SOURCE DATA:
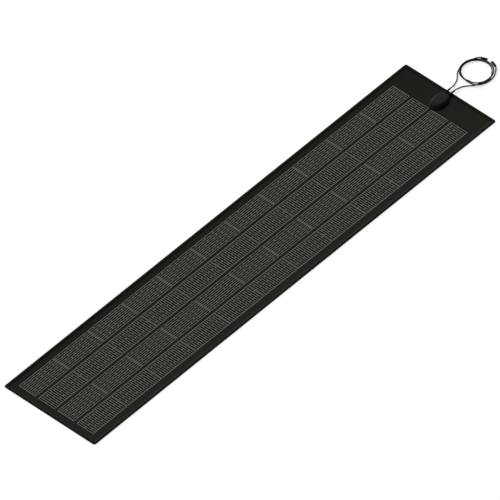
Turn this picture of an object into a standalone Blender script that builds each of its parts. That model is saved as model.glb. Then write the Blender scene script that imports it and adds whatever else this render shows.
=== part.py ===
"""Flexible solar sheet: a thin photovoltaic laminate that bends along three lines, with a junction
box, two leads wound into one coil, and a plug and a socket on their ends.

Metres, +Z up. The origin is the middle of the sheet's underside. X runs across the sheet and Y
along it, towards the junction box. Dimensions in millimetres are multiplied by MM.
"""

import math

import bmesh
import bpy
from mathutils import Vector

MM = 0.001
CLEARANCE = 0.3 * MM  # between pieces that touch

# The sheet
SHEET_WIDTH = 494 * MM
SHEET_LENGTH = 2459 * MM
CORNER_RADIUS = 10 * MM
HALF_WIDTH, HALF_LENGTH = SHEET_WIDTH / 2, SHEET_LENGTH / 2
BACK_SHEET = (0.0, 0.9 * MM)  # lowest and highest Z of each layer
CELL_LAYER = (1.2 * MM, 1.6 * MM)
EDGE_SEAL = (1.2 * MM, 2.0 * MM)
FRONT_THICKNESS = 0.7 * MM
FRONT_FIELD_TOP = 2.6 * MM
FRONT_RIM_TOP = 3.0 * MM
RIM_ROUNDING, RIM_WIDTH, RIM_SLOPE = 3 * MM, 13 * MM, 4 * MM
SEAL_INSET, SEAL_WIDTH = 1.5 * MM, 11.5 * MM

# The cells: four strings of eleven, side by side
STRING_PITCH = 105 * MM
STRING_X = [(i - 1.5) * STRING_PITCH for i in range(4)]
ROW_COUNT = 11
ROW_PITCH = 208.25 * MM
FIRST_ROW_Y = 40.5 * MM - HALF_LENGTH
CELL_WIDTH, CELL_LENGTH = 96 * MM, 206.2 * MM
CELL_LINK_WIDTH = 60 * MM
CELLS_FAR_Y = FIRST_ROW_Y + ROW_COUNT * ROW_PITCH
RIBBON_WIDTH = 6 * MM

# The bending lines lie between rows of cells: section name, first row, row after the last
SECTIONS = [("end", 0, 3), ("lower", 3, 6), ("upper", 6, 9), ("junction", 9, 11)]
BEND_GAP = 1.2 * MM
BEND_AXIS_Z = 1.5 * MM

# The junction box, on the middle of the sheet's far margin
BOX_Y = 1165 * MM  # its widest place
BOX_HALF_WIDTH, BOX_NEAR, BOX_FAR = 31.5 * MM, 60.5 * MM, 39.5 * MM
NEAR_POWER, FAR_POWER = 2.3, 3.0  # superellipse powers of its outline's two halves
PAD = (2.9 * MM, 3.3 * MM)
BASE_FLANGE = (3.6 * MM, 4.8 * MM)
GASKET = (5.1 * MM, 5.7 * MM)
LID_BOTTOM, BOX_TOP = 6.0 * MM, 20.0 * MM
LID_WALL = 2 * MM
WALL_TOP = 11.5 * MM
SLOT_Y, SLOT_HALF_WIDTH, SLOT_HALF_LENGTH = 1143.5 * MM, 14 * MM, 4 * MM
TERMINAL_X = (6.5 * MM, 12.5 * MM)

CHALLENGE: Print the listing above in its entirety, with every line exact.

ANSWER TO THIS TASK:
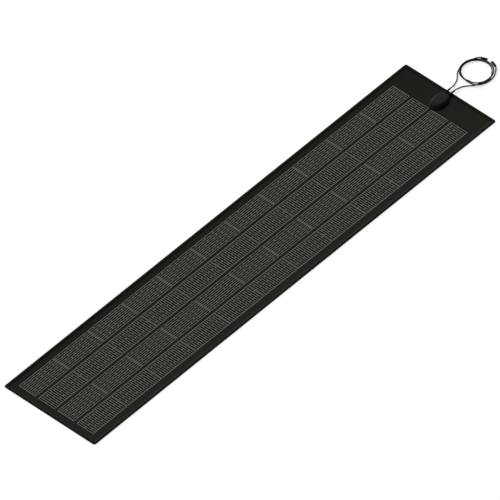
Turn this picture of an object into a standalone Blender script that builds each of its parts. That model is saved as model.glb. Then write the Blender scene script that imports it and adds whatever else this render shows.
=== part.py ===
"""Flexible solar sheet: a thin photovoltaic laminate that bends along three lines, with a junction
box, two leads wound into one coil, and a plug and a socket on their ends.

Metres, +Z up. The origin is the middle of the sheet's underside. X runs across the sheet and Y
along it, towards the junction box. Dimensions in millimetres are multiplied by MM.
"""

import math

import bmesh
import bpy
from mathutils import Vector

MM = 0.001
CLEARANCE = 0.3 * MM  # between pieces that touch

# The sheet
SHEET_WIDTH = 494 * MM
SHEET_LENGTH = 2459 * MM
CORNER_RADIUS = 10 * MM
HALF_WIDTH, HALF_LENGTH = SHEET_WIDTH / 2, SHEET_LENGTH / 2
BACK_SHEET = (0.0, 0.9 * MM)  # lowest and highest Z of each layer
CELL_LAYER = (1.2 * MM, 1.6 * MM)
EDGE_SEAL = (1.2 * MM, 2.0 * MM)
FRONT_THICKNESS = 0.7 * MM
FRONT_FIELD_TOP = 2.6 * MM
FRONT_RIM_TOP = 3.0 * MM
RIM_ROUNDING, RIM_WIDTH, RIM_SLOPE = 3 * MM, 13 * MM, 4 * MM
SEAL_INSET, SEAL_WIDTH = 1.5 * MM, 11.5 * MM

# The cells: four strings of eleven, side by side
STRING_PITCH = 105 * MM
STRING_X = [(i - 1.5) * STRING_PITCH for i in range(4)]
ROW_COUNT = 11
ROW_PITCH = 208.25 * MM
FIRST_ROW_Y = 40.5 * MM - HALF_LENGTH
CELL_WIDTH, CELL_LENGTH = 96 * MM, 206.2 * MM
CELL_LINK_WIDTH = 60 * MM
CELLS_FAR_Y = FIRST_ROW_Y + ROW_COUNT * ROW_PITCH
RIBBON_WIDTH = 6 * MM

# The bending lines lie between rows of cells: section name, first row, row after the last
SECTIONS = [("end", 0, 3), ("lower", 3, 6), ("upper", 6, 9), ("junction", 9, 11)]
BEND_GAP = 1.2 * MM
BEND_AXIS_Z = 1.5 * MM

# The junction box, on the middle of the sheet's far margin
BOX_Y = 1165 * MM  # its widest place
BOX_HALF_WIDTH, BOX_NEAR, BOX_FAR = 31.5 * MM, 60.5 * MM, 39.5 * MM
NEAR_POWER, FAR_POWER = 2.3, 3.0  # superellipse powers of its outline's two halves
PAD = (2.9 * MM, 3.3 * MM)
BASE_FLANGE = (3.6 * MM, 4.8 * MM)
GASKET = (5.1 * MM, 5.7 * MM)
LID_BOTTOM, BOX_TOP = 6.0 * MM, 20.0 * MM
LID_WALL = 2 * MM
WALL_TOP = 11.5 * MM
SLOT_Y, SLOT_HALF_WIDTH, SLOT_HALF_LENGTH = 1143.5 * MM, 14 * MM, 4 * MM
TERMINAL_X = (6.5 * MM, 12.5 * MM)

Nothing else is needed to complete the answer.